[begin Given data]

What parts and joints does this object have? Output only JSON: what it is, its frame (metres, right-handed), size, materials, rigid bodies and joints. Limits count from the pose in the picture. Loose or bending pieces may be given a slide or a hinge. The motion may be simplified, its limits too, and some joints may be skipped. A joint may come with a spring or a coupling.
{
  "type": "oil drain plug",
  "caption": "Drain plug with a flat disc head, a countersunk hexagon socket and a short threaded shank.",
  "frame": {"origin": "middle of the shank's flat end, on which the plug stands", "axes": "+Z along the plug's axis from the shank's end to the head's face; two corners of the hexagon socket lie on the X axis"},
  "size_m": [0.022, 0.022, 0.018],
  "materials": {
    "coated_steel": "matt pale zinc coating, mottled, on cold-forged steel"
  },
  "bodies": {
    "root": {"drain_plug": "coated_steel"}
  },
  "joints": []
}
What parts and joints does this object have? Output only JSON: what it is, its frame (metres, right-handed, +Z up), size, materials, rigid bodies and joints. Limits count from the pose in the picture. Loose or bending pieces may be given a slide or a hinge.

[end Given data]

#### [Objective]
Repeat every entry exactly, please.

#### [The response]
What parts and joints does this object have? Output only JSON: what it is, its frame (metres, right-handed), size, materials, rigid bodies and joints. Limits count from the pose in the picture. Loose or bending pieces may be given a slide or a hinge. The motion may be simplified, its limits too, and some joints may be skipped. A joint may come with a spring or a coupling.
{
  "type": "oil drain plug",
  "caption": "Drain plug with a flat disc head, a countersunk hexagon socket and a short threaded shank.",
  "frame": {"origin": "middle of the shank's flat end, on which the plug stands", "axes": "+Z along the plug's axis from the shank's end to the head's face; two corners of the hexagon socket lie on the X axis"},
  "size_m": [0.022, 0.022, 0.018],
  "materials": {
    "coated_steel": "matt pale zinc coating, mottled, on cold-forged steel"
  },
  "bodies": {
    "root": {"drain_plug": "coated_steel"}
  },
  "joints": []
}
What parts and joints does this object have? Output only JSON: what it is, its frame (metres, right-handed, +Z up), size, materials, rigid bodies and joints. Limits count from the pose in the picture. Loose or bending pieces may be given a slide or a hinge.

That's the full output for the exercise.